Nomadic life is very common in the Old Testament or Torah. The Bible records forty years during which the Israelites traveled through the desert on their way to the Promised Land. When God needs you to arrive at a certain place, his methodology is to keep you in motion, though not necessarily in nomadic motion.
Nomads had several things in common. They were without a permanent resting place; their meals were uncertain; they never knew when they would be able to stop traveling and set up camp; and they always had a new destination planned. I suspect that many of God's people will become nomads and refugees as they flee from war torn countries or states, seeking refuge for themselves and their families. We may not enjoy the nomadic lifestyle, but many valuable lessons can be learned if you are ever forced to live it today.
First, never tell anyone that you have no permanent place to live because they will tell you that if God is on your side, he will provide you a place to live. That is true in heaven where God is in control. It is not true on earth where Satan is still in control. Second, if you are ever unable to afford a meal, take a quarter out of your pocket and give it to someone less fortunate. Third, if you arrive at a place that does not have flowing water, keep moving. Fourth, if you ever arrive at a place that feels like home, you can set up a "permanent" camp. However, know that at any moment, you may be required to move again, because in the "real" world, nothing is ever permanent.

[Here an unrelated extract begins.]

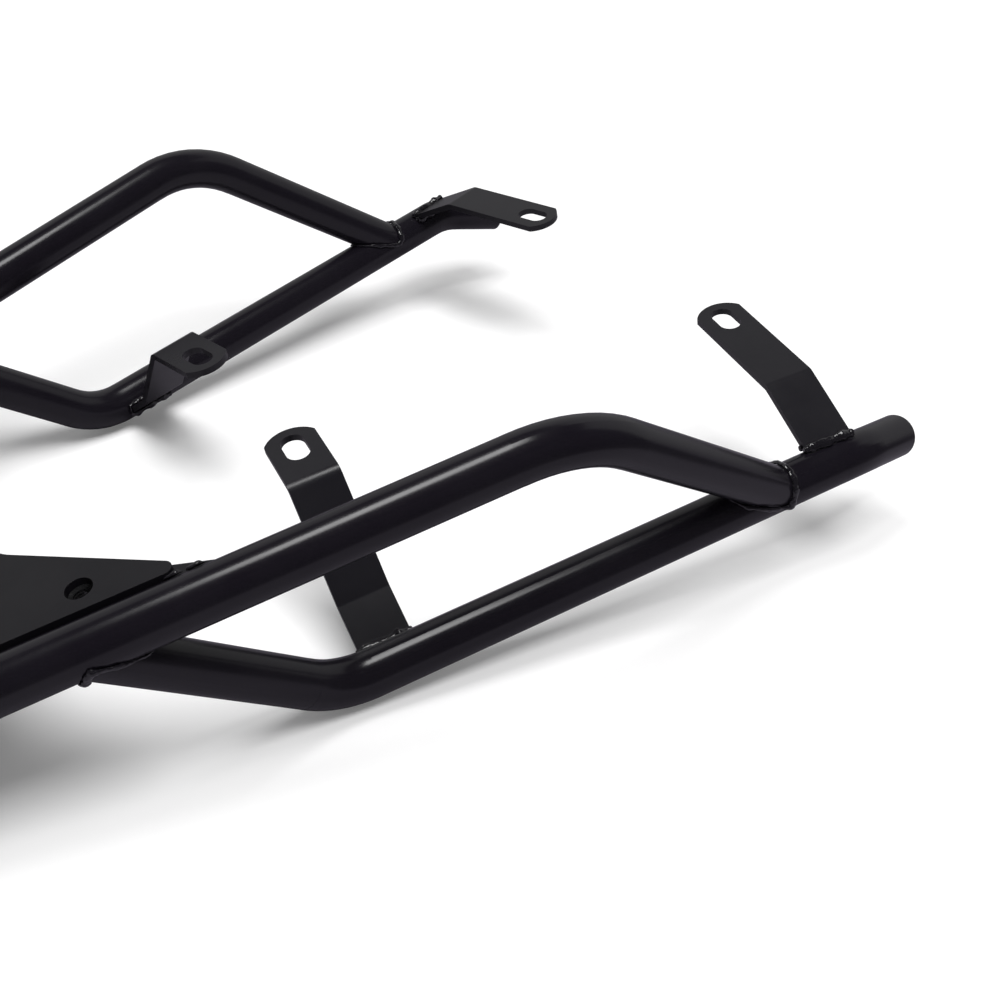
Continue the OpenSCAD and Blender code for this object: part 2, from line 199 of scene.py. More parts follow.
def finish_piece(
    piece: bpy.types.Object,
    material: bpy.types.Material,
    replaced: tuple[str, ...] = (),
) -> None:
    """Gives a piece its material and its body.

    Args:
        piece: the finished piece.
        material: what it is made of.
        replaced: the CAD nodes that it stands for.
    """
    dress(piece, material)
    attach(piece, BODY)
    if replaced:
        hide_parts(*replaced)
    LOG.info("%s: %d faces", piece.name, len(piece.data.polygons))


# ---------------------------------------------------------------- shader groups


@dataclass
class Graph:
    """A node tree that is filled from left to right.

    Attributes:
        tree: the node tree.
        pace: distance between the nodes on the sheet.
    """

    tree: bpy.types.NodeTree
    pace: float = 180.0

    def add(self, kind: str, **settings: object) -> bpy.types.Node:
        """Adds a node and sets its properties.

        Args:
            kind: the node's type name.
            **settings: its own properties, such as operation.

        Returns:
            The new node.
        """
        node = self.tree.nodes.new(kind)
        node.location = (self.pace * len(self.tree.nodes), 0)
        for key, value in settings.items():
            setattr(node, key, value)
        return node

    def link(self, source: Socket, target: Socket) -> None:
        """Links an output to an input."""
        self.tree.links.new(source, target)

    def feed(self, value: "Socket | float | Colour", target: Socket) -> None:
        """Links a socket to an input, or sets the input to a number or a colour.

        Args:
            value: the source, a number or a colour.
            target: the input.
        """
        if isinstance(value, Socket):
            self.link(value, target)
        elif isinstance(value, tuple):
            target.default_value = (*value, 1)
        else:
            target.default_value = value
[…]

We all are nomads and refugees, whether or not we think of ourselves in this manner. We may not move as frequently as the average nomad or refugee, but whether we move from one home to another, or change employment, we are constantly in motion. We are in motion because we are energy and as with water, energy must remain in constant motion. When the goal is a lofty destination, more energy and more motion is required. But God promises that the rewards will be worth the sacrifice.